À la suite d’une note interne de l’OFB qui a relancé récemment le débat, faudrait-il selon vous plus d’exigence dans la HVE, ou plus de biodiversité dans la bio ?
B.A. : Nous ne devons pas nous priver de tout ce qui peut être la première marche d’une transition agroécologique. Il est donc légitime d’accompagner la HVE, que nous avons largement reprécisée. Mais la HVE ne doit pas prendre le pas sur le bio, qui est l’étape suivante, plus ambitieuse, en termes de transition. Je crois que tout peut coexister pour amorcer des démarches de changement, afin de nous adapter à la maturité des projets et des territoires. Que ce soit dans ÉGAlim ou dans la loi climat, nous avons largement éclairé ces sujets et plus largement celui de tous les labels.

Quel bilan tirez-vous des dispositifs mis en œuvre autour de l’ours ou du loup ?
B.A. : Il faut évidemment sortir des tensions très vives localement, parce que liées aux émotions compréhensibles des agriculteurs. Le pastoralisme a toute sa place dans les espaces naturels, ces prédateurs l’ont eux aussi et la retrouvent : de nombreux exemples montrent que les choses peuvent bien se passer.
Les espaces de dialogue locaux existent autour des préfets, avec la participation des élus locaux comme du monde agricole, et nous devons préserver cette concertation. Sans parler de l’indemnisation, parce qu’il est toujours regrettable de devoir en arriver là, les moyens de protection comme les chiens, les aménagements, le matériel, commencent à donner des résultats probants. Nous savons aussi prendre en responsabilité les décisions qui s’imposent, en les encadrant avec le préfet Célet. Je l’ai vu chez moi en Haute-Marne, où le préfet a accordé une autorisation de tir sur un loup qui s’attaquait à des élevages qui avaient mis en place des dispositifs de défense.

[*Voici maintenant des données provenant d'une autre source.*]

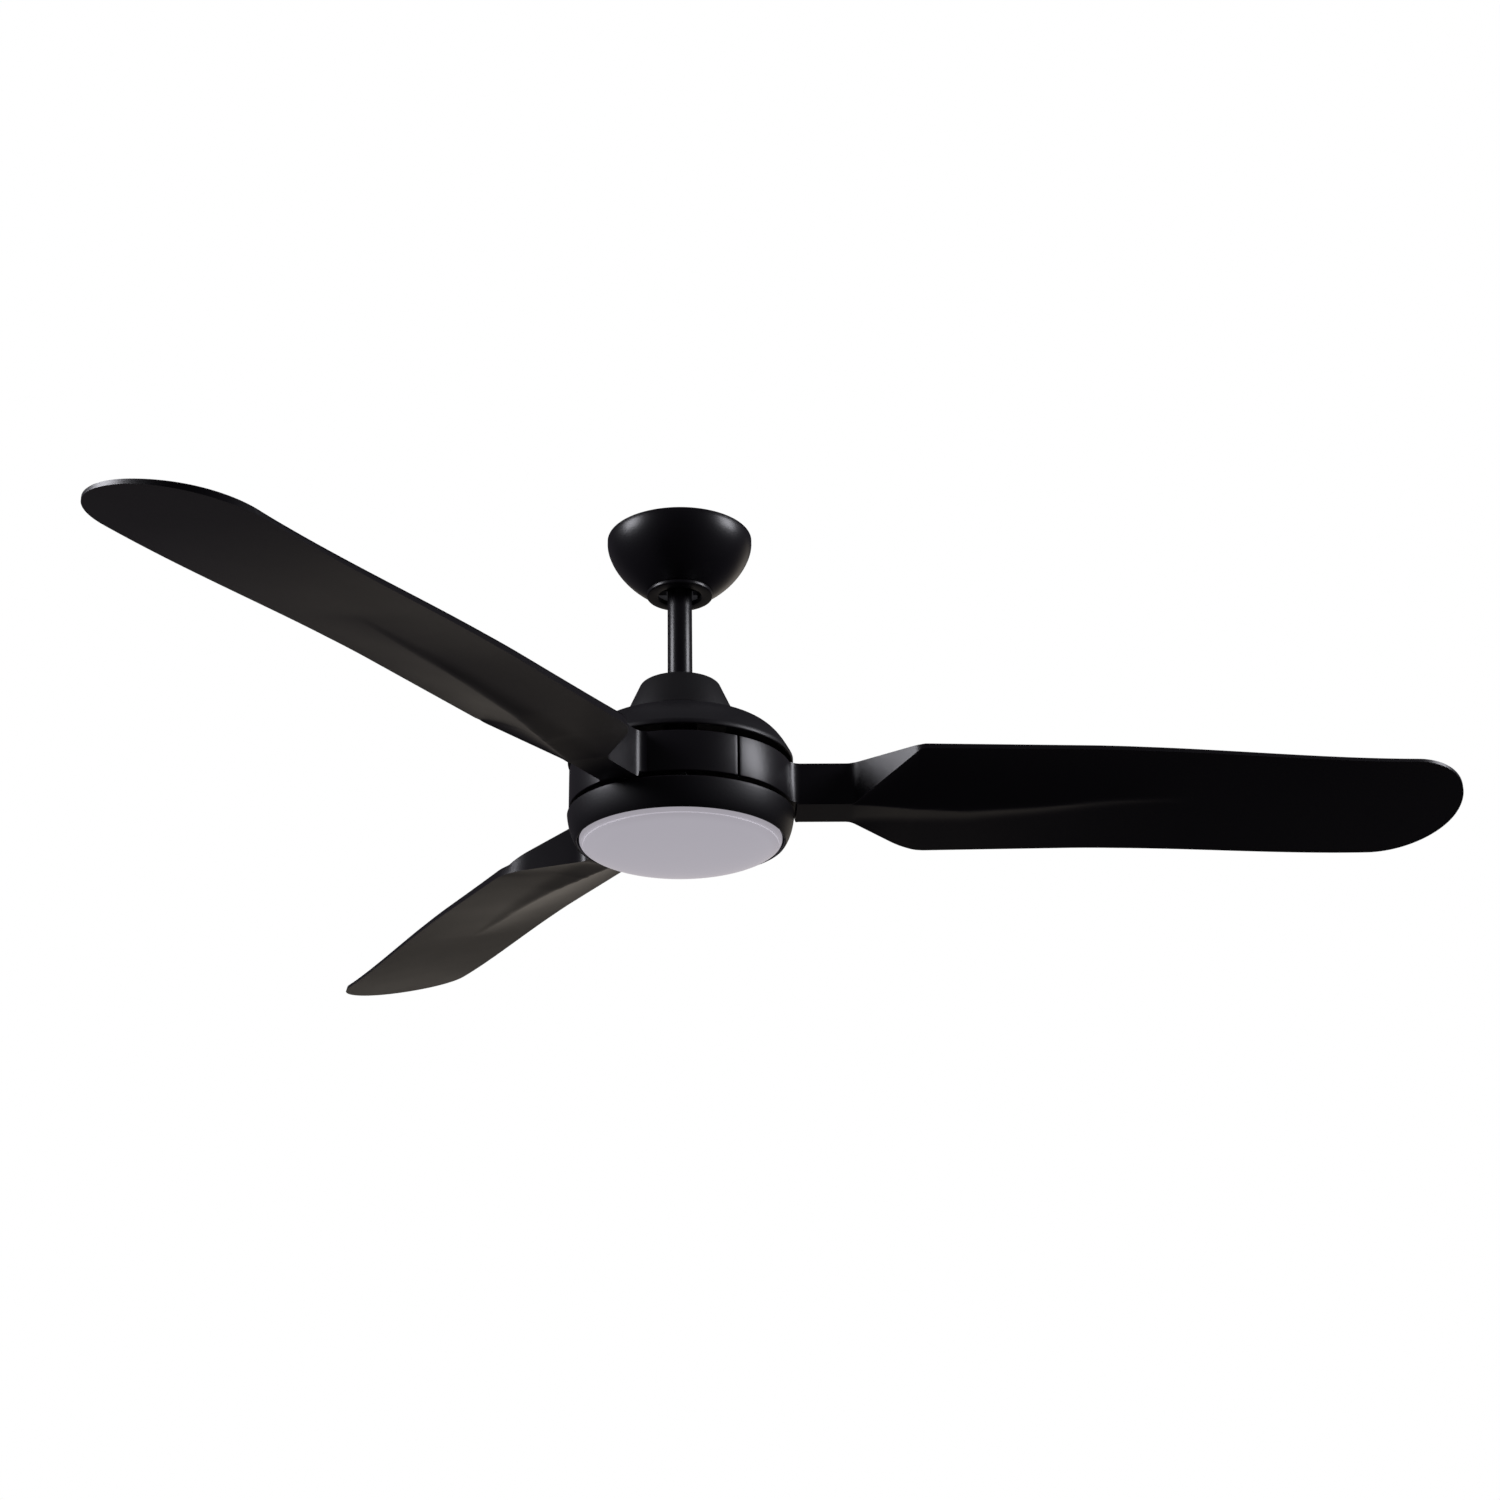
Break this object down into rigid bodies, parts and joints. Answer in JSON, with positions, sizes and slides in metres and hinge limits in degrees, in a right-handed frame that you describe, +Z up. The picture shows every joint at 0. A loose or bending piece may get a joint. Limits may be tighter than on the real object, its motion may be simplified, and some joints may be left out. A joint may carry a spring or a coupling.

Où en est la mise en œuvre de la Stratégie nationale contre la déforestation importée ? La France défendra-t-elle, dans le contexte du cadre européen en cours d’élaboration, des exigences plus strictes de transparence vis-à-vis des importateurs ?
B.A. : Il y a une sensibilité très forte dans la société sur ce sujet, chez les consommateurs, mais également chez les importateurs et les entreprises, qui savent s’adapter et accompagner le développement de filières locales durables.
Avec la SNDI, nous avons mis en place les outils. Ce qui est nouveau, c’est le croisement des données satellitaires et douanières, grâce à une disposition que j’ai introduit dans le projet de loi climat et résilience. Cette mesure nous permet de bénéficier aujourd’hui de séries douanières anonymisées et d’embarquer les importateurs et les entreprises dans des démarches vertueuses. Quand les données montreront que les importations sont liées à de la déforestation, nous pourrons prévenir les importateurs grâce à un mécanisme d’alerte, qui constitue la première marche du dispositif.
Nous avons également besoin de mesures plus fortes au niveau européen. Nous travaillons donc actuellement pour renforcer des coalitions avec les États membres les plus moteurs. J’assure notamment la présidence du partenariat d’Amsterdam, qui doit nous permettre de mieux coopérer avec le secteur privé. Nous souhaitons obtenir une législation communautaire la plus ambitieuse et la plus solide possible que nous sommes impatients de négocier pendant la présidence française.